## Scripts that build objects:
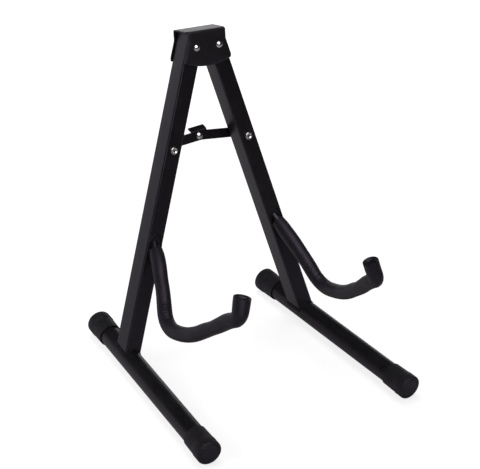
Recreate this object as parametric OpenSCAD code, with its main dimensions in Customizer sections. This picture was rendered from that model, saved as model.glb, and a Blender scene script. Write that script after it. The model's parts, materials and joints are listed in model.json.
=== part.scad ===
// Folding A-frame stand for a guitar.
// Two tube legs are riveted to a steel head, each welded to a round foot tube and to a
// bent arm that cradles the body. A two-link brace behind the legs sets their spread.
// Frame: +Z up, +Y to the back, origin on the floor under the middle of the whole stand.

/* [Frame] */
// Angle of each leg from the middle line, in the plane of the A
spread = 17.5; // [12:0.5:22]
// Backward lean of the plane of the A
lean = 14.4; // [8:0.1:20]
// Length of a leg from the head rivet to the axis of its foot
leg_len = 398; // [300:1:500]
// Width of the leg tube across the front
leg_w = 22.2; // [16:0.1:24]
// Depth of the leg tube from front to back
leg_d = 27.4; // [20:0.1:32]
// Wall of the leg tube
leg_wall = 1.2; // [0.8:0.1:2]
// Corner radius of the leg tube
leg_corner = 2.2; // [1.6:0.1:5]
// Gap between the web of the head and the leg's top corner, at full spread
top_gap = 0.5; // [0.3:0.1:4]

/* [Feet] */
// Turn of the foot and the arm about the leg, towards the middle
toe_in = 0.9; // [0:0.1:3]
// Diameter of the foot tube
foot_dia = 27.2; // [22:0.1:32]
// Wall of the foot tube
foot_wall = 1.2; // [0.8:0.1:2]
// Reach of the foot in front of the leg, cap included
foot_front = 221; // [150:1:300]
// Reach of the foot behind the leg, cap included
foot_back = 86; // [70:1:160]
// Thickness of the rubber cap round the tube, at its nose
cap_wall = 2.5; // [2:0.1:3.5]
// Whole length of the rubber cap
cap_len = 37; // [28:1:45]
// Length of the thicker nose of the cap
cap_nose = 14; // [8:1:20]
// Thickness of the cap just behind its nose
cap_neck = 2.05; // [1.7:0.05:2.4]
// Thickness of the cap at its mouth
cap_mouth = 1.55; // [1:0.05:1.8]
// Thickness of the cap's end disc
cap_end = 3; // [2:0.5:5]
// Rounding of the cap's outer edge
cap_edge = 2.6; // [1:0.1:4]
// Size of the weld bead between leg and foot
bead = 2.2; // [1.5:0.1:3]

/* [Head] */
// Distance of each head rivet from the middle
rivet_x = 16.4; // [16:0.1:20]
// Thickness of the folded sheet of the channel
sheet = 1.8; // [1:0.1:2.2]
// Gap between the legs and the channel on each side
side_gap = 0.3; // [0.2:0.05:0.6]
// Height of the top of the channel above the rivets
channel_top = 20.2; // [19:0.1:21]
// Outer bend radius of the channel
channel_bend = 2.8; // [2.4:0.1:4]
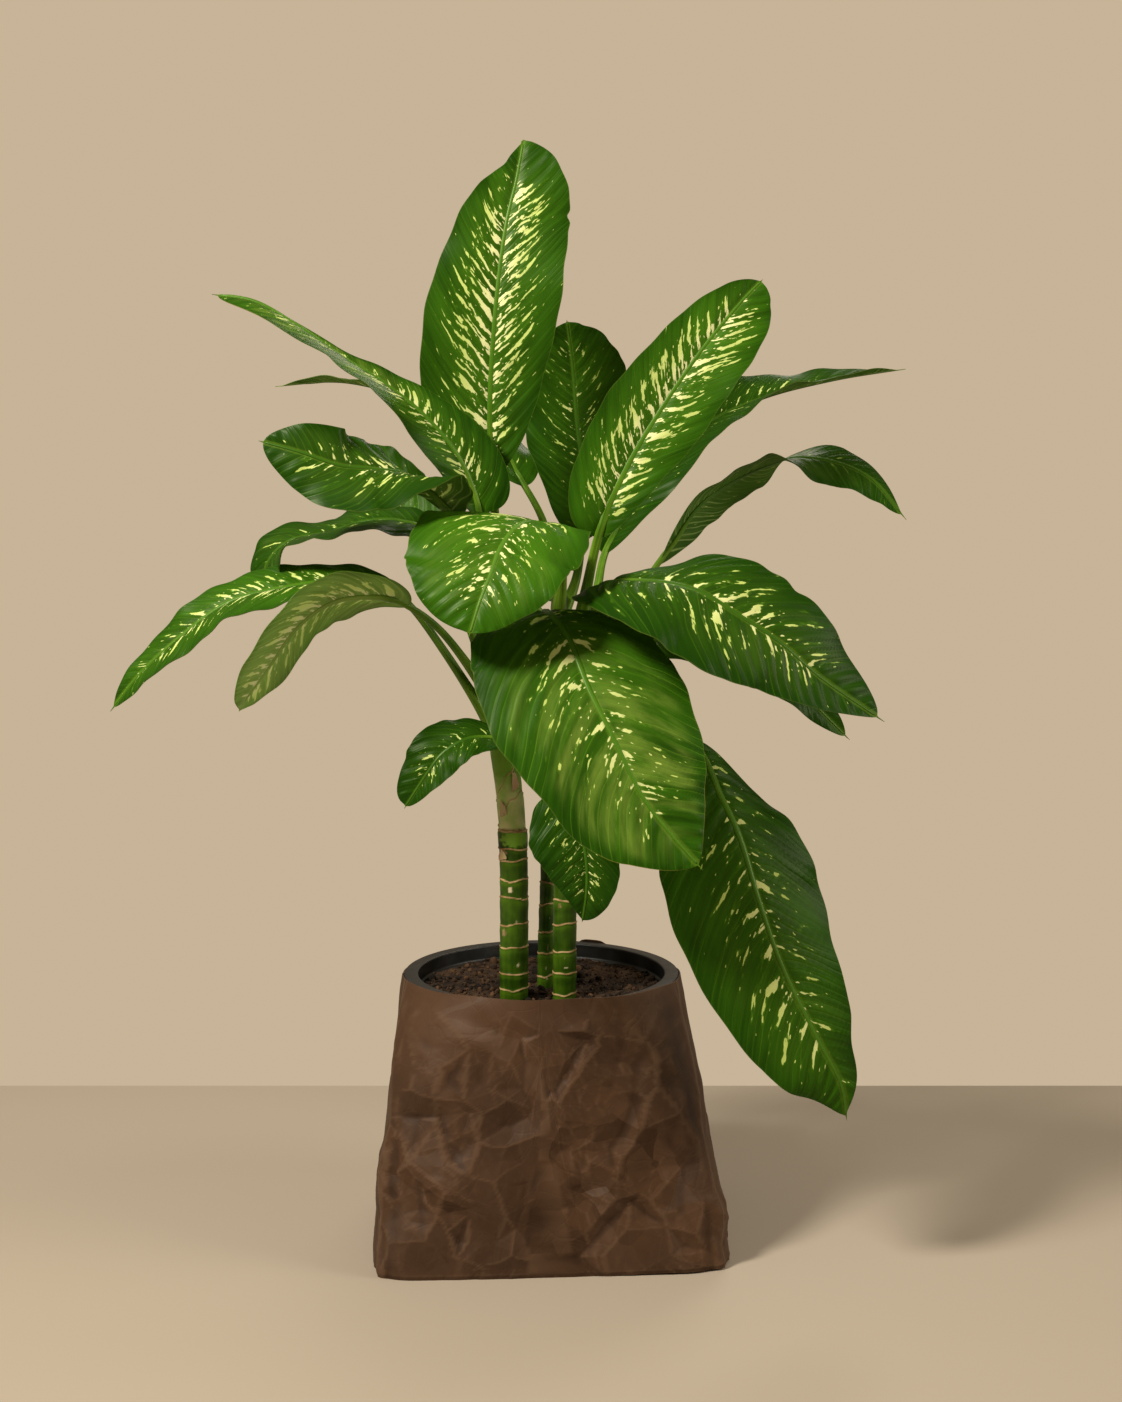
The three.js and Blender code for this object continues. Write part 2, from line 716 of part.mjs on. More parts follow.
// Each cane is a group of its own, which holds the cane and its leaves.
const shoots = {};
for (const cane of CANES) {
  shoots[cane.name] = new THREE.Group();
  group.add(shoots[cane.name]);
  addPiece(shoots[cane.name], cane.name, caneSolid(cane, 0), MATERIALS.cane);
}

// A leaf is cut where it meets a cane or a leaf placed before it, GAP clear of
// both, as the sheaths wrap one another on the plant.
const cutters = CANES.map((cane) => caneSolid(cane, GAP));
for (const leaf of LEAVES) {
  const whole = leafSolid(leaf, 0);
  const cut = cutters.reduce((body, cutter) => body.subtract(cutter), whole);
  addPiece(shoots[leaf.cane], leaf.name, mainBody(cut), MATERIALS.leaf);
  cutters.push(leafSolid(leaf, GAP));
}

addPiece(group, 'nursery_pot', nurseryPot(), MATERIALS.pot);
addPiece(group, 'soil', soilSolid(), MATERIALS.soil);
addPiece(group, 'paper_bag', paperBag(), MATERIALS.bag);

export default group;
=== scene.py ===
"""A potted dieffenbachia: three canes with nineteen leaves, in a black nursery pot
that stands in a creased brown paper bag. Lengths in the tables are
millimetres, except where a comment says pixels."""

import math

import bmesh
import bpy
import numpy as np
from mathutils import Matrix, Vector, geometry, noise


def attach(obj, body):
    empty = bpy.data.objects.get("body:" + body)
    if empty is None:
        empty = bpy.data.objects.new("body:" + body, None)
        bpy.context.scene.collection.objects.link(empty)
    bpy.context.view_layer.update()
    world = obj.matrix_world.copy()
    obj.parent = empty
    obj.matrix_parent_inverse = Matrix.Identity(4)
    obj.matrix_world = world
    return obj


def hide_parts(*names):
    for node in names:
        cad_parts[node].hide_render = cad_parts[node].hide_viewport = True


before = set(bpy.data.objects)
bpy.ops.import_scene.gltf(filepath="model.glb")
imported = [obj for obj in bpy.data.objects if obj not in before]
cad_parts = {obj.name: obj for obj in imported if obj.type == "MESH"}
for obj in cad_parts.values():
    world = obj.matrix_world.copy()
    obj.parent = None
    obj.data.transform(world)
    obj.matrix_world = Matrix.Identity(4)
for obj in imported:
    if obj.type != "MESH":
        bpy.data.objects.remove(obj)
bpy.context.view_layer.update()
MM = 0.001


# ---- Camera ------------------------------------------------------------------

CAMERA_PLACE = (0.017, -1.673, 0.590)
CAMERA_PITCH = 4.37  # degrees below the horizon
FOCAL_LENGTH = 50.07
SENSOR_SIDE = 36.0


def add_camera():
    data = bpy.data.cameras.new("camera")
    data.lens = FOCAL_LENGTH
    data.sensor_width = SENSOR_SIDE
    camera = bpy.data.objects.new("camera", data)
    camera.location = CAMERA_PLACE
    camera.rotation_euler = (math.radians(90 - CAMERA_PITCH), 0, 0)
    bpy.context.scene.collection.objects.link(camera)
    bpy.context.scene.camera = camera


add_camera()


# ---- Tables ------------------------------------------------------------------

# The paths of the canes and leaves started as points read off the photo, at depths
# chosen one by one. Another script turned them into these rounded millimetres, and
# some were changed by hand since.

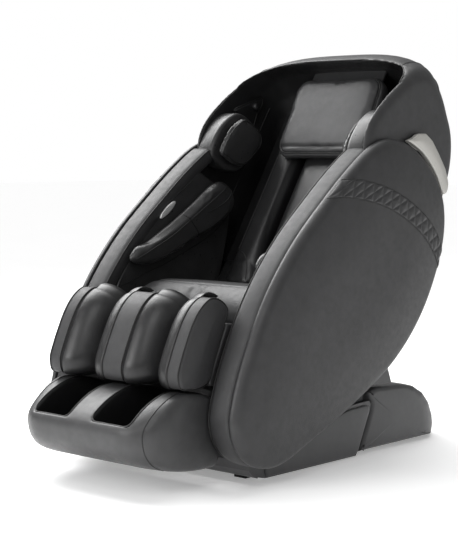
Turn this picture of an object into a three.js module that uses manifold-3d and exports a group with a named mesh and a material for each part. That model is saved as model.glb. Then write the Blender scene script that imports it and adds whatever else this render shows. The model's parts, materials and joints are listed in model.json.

## Requirements:
In the data above, find the line that contains "The three.js and" and the line that contains "export default group;". Repeat exactly those lines and every line between them, and only those.

## Solution for this problem:
The three.js and Blender code for this object continues. Write part 2, from line 716 of part.mjs on. More parts follow.
// Each cane is a group of its own, which holds the cane and its leaves.
const shoots = {};
for (const cane of CANES) {
  shoots[cane.name] = new THREE.Group();
  group.add(shoots[cane.name]);
  addPiece(shoots[cane.name], cane.name, caneSolid(cane, 0), MATERIALS.cane);
}

// A leaf is cut where it meets a cane or a leaf placed before it, GAP clear of
// both, as the sheaths wrap one another on the plant.
const cutters = CANES.map((cane) => caneSolid(cane, GAP));
for (const leaf of LEAVES) {
  const whole = leafSolid(leaf, 0);
  const cut = cutters.reduce((body, cutter) => body.subtract(cutter), whole);
  addPiece(shoots[leaf.cane], leaf.name, mainBody(cut), MATERIALS.leaf);
  cutters.push(leafSolid(leaf, GAP));
}

addPiece(group, 'nursery_pot', nurseryPot(), MATERIALS.pot);
addPiece(group, 'soil', soilSolid(), MATERIALS.soil);
addPiece(group, 'paper_bag', paperBag(), MATERIALS.bag);

export default group;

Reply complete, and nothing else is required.